だからでしょうか、早く会話したい生徒にとってはその授業が面白くないのでしょう。
早く会話したいのに、そんなことばかりしていては・・・と思うのも当然なのですが、決して会話をしないわけではありません。
挨拶から基本的な会話を毎回行っていますし、その課題ごとに習う例文なり宿題なりを発する授業を行ってはいますが、会話をしたいと希望する生徒の多数は、勉強すればすぐにでも話せるようになると誤解することがよくあり、授業で話す会話を会話と感じていないのでしょう。
昔お恥ずかしながらイーオンに通い英語を勉強した経験があり、そこで日本人スタッフが話した台詞がまさに私が思ったことと同じでした。
「語学の学校に来れば直ぐに話せると思われがちだけど、言語学習は積み重ねるしか上達する術がありません。」
つまり階段の段を飛ばして上るようなそんな近道がない、それが外国語を学ぶことーなのです。
まずはその勘違いを正すことからしていかないと、生徒達は勘違いしながら、近道があると思いながら身の入らない勉強を続けてしまうのです。
と言っても年配の方はそれを何度説明しても、気持ちが焦るのでしょう、授業に集中していない感が否めません。
しかし近道のない語学の道、私は粘り強く各々の項目の重要性を説き続けています。
私の教室に熱心に通っている姿を見ると、何とか上達させてあげたいと日々奮闘しております!
ハンガンネット通信300号の発行おめでとうございます。振り返れば、創刊は2011年6月でしたね。ハンガンネット設立10周年とともに心よりお祝い申しあげます。
通信の第1号から第50号までの目次は次のとおりです:
https://hangangnett.com/blog/%e9%80%9a%e4%bf%a1001-050/
宮本先生の奮闘記、いつも興味深く読んでいます。学習者の視点と教える側の視点が混在し、学習者として共感できる点が多いように思うからです。

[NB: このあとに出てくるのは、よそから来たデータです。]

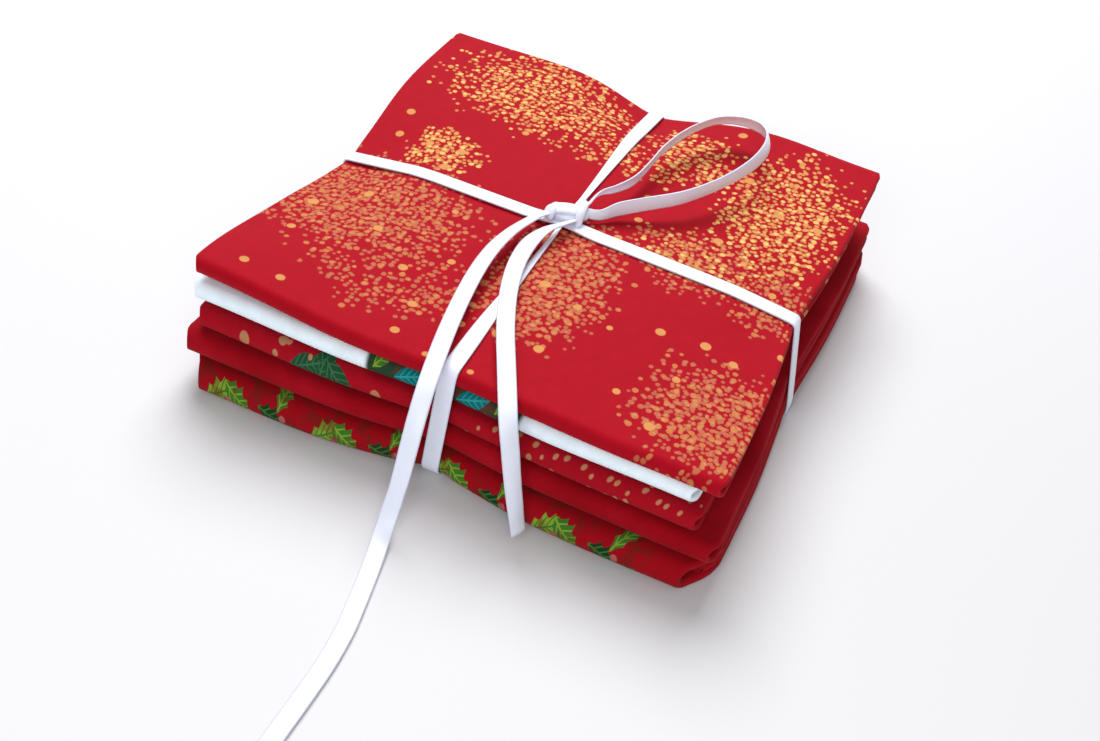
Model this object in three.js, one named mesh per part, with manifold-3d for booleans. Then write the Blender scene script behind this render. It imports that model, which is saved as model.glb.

上の投稿にある「年配の方」について、学習者の立場からコメントさせていただきます。「年配の方」というのは先生からみて年上の人や60代以上の学習者をさしているのでしょうが、僕のような年配者からみてあまり心地よい括(くく)り方ではありません。若い方々にいろいろな人がいるように年配者にもいろいろな人がいるからです。一般論として高齢者はもの覚えが悪い(記憶力が低下する)といわれます。韓国語や他の外国語の学習者についても同じことがいえるとお考えでしょうか。僕はそのようには考えません。他の外国語能力や経験、学習の動機づけなどによって高齢者も若い方々と同じように多様だと思うからです。